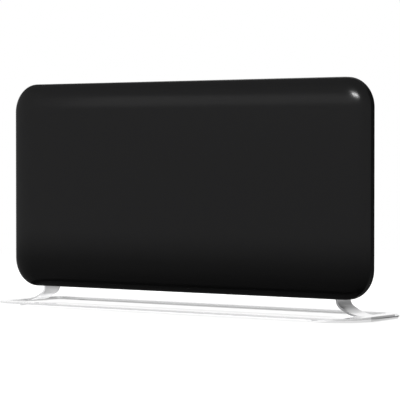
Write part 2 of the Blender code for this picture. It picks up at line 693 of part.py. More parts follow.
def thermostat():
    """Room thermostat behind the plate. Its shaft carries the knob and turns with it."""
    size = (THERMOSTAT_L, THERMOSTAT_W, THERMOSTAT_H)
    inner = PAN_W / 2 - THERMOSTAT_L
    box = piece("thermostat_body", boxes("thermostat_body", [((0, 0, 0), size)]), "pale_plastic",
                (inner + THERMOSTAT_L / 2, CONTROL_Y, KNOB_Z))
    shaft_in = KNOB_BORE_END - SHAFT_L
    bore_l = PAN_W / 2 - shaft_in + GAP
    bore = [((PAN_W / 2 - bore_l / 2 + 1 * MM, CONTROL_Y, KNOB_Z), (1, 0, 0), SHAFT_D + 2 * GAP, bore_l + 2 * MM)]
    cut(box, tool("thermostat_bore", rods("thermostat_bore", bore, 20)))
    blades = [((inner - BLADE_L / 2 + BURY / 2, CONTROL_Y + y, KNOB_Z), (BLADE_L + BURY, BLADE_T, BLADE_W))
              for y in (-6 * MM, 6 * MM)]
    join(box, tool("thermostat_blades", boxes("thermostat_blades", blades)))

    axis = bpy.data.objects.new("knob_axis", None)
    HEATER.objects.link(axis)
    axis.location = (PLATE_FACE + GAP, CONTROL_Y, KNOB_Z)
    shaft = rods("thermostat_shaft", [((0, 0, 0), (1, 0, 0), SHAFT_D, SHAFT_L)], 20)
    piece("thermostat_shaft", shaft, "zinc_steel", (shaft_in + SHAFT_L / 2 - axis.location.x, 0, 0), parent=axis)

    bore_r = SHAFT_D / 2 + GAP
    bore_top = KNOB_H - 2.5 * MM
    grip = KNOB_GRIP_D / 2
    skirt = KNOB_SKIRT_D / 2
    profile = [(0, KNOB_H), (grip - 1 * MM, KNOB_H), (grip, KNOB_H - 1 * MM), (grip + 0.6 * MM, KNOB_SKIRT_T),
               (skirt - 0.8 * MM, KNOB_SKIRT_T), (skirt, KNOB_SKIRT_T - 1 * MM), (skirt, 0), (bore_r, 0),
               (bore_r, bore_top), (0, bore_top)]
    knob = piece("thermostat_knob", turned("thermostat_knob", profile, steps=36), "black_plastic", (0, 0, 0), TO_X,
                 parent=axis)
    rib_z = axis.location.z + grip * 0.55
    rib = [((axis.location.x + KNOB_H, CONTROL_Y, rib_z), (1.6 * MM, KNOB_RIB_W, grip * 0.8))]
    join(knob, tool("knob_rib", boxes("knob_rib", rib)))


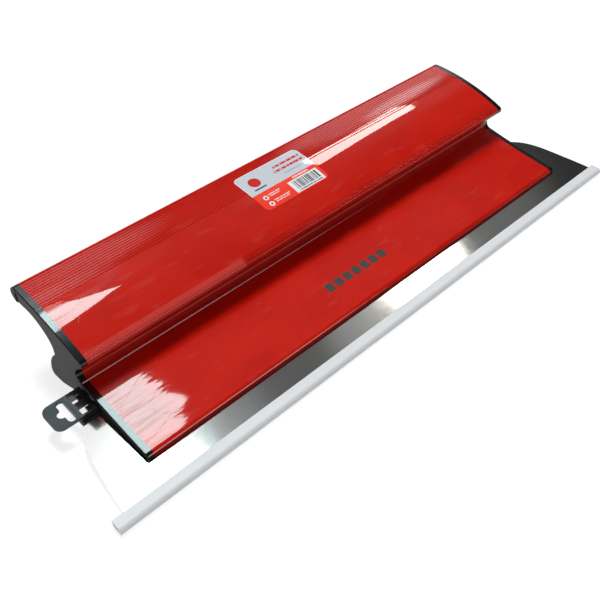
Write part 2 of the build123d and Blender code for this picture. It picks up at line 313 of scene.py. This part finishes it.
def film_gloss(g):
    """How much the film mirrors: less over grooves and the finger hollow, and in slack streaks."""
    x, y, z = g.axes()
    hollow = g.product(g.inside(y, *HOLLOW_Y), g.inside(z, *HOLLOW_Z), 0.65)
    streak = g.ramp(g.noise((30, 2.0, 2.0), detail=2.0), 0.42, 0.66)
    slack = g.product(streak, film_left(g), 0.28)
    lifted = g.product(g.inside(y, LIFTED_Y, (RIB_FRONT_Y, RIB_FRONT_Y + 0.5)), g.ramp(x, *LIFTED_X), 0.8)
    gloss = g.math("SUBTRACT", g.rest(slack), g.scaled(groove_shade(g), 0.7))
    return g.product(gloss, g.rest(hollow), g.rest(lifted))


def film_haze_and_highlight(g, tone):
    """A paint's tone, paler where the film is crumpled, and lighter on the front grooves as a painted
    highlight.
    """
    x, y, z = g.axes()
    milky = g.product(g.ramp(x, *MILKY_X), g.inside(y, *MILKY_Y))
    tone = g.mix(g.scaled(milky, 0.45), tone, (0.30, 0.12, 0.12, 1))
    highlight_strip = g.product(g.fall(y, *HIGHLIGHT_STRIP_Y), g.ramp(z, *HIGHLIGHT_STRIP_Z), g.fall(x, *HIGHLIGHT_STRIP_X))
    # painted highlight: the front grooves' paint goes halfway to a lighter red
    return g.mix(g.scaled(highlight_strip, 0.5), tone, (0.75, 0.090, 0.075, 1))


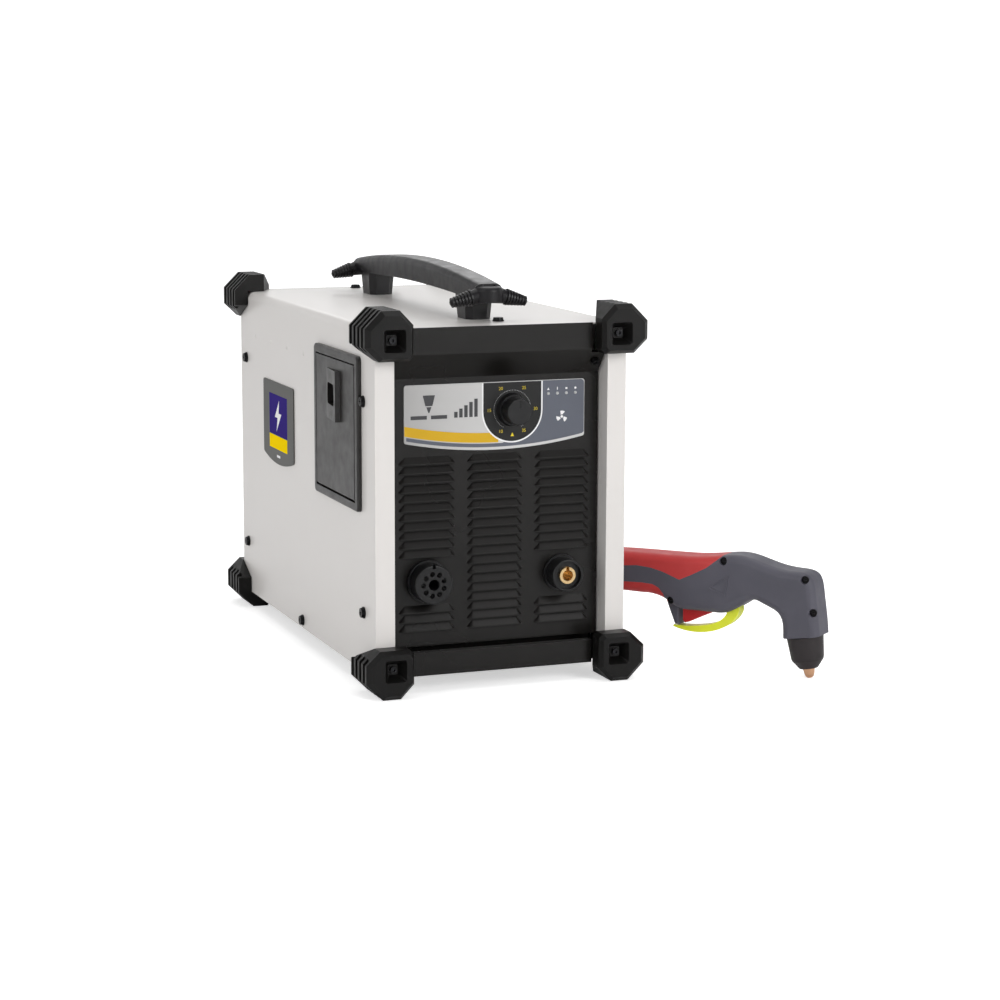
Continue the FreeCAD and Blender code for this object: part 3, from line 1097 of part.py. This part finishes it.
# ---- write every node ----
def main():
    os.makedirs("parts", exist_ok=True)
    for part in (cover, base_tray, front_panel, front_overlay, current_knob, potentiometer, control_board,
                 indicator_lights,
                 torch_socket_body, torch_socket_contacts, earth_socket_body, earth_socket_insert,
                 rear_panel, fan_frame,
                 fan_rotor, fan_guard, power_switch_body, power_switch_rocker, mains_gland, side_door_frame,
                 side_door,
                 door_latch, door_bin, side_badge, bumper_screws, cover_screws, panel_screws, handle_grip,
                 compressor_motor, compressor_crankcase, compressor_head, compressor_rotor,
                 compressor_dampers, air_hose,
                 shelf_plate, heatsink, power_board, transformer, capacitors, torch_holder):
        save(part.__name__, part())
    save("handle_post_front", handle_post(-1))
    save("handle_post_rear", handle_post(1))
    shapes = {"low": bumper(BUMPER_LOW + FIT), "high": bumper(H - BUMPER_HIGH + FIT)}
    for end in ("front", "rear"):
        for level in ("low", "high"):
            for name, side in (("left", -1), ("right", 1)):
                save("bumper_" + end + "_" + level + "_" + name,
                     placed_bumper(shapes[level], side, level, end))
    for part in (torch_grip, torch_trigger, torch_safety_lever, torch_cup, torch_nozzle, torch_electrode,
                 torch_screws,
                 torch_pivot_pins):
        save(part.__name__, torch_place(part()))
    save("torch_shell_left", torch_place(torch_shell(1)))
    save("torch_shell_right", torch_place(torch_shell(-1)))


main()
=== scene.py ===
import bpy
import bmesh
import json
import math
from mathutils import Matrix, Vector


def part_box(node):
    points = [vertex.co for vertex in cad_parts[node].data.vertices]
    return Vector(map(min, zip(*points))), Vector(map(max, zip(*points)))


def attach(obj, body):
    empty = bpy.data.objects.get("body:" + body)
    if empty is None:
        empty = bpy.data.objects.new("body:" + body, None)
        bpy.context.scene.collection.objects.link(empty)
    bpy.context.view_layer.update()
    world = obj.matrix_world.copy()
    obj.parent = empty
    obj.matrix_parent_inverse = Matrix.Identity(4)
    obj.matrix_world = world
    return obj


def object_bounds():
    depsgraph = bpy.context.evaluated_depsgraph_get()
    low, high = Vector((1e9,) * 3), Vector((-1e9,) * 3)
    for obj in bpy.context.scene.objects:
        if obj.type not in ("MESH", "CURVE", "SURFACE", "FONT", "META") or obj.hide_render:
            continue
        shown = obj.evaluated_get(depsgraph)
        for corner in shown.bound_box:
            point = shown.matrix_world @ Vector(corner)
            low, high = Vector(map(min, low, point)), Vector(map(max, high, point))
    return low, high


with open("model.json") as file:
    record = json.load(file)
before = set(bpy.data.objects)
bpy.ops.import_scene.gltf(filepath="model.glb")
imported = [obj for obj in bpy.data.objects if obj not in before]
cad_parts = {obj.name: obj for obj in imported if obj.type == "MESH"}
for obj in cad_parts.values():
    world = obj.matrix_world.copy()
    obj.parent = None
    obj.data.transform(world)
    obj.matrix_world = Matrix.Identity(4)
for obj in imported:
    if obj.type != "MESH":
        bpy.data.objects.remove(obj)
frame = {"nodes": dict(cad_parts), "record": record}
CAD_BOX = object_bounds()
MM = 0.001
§
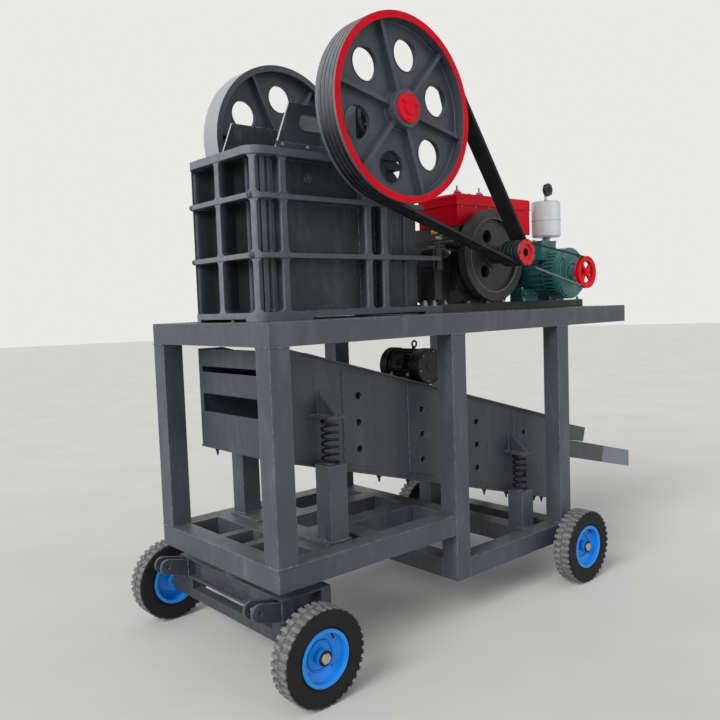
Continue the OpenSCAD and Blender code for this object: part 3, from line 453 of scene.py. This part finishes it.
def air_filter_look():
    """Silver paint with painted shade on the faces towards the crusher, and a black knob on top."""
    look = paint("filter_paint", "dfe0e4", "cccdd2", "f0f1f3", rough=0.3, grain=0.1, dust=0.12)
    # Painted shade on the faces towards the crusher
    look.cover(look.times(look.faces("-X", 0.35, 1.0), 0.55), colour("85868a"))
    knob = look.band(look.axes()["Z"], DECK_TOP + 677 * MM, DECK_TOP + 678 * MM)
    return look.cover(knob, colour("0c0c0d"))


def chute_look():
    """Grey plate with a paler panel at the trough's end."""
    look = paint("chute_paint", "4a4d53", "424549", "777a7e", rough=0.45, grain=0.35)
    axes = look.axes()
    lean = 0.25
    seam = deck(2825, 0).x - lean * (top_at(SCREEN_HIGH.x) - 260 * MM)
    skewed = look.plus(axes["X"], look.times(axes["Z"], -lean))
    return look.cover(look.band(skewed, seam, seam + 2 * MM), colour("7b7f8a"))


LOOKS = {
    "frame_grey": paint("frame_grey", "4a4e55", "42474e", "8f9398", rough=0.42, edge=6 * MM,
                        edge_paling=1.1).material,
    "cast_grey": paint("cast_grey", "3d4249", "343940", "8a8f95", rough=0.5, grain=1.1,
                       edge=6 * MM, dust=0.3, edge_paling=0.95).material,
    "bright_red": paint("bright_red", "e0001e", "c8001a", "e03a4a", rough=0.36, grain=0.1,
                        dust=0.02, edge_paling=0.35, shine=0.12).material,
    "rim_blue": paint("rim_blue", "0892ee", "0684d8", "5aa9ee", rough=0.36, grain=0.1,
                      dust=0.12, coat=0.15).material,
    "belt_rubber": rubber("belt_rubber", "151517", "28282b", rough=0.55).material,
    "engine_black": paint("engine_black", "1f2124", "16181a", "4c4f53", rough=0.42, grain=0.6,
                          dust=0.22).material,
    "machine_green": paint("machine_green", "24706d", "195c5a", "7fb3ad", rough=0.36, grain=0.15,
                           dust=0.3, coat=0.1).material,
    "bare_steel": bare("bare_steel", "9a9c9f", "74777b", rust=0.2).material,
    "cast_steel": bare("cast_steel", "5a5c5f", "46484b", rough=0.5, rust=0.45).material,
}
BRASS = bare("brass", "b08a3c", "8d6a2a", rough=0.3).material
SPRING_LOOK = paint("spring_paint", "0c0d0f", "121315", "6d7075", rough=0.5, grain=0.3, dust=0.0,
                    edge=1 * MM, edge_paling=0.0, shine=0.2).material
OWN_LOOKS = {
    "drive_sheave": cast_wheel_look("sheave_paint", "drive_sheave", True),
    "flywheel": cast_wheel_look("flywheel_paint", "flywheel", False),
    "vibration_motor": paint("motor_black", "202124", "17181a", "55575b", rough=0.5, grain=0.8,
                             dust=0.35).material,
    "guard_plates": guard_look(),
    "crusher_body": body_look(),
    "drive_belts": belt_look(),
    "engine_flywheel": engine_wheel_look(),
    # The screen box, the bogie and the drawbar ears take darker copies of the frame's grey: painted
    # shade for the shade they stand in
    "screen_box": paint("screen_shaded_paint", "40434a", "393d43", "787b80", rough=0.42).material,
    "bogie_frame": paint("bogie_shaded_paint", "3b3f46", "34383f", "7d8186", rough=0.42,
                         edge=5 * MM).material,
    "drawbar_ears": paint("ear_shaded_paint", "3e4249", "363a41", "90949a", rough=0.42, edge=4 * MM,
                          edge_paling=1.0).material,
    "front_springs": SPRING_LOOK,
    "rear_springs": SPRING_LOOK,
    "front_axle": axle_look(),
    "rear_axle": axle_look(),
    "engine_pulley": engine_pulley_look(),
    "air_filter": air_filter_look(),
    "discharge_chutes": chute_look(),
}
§
## WHAT IS BEING ASKED:
Everything from the line containing "bumper(H - BUMPER_HIGH" down to the line containing "obj.matrix_world = world" should be retyped exactly, both lines included, and nothing more.

## EXERCISE RESULT:
    shapes = {"low": bumper(BUMPER_LOW + FIT), "high": bumper(H - BUMPER_HIGH + FIT)}
    for end in ("front", "rear"):
        for level in ("low", "high"):
            for name, side in (("left", -1), ("right", 1)):
                save("bumper_" + end + "_" + level + "_" + name,
                     placed_bumper(shapes[level], side, level, end))
    for part in (torch_grip, torch_trigger, torch_safety_lever, torch_cup, torch_nozzle, torch_electrode,
                 torch_screws,
                 torch_pivot_pins):
        save(part.__name__, torch_place(part()))
    save("torch_shell_left", torch_place(torch_shell(1)))
    save("torch_shell_right", torch_place(torch_shell(-1)))


main()
=== scene.py ===
import bpy
import bmesh
import json
import math
from mathutils import Matrix, Vector


def part_box(node):
    points = [vertex.co for vertex in cad_parts[node].data.vertices]
    return Vector(map(min, zip(*points))), Vector(map(max, zip(*points)))


def attach(obj, body):
    empty = bpy.data.objects.get("body:" + body)
    if empty is None:
        empty = bpy.data.objects.new("body:" + body, None)
        bpy.context.scene.collection.objects.link(empty)
    bpy.context.view_layer.update()
    world = obj.matrix_world.copy()
    obj.parent = empty
    obj.matrix_parent_inverse = Matrix.Identity(4)
    obj.matrix_world = world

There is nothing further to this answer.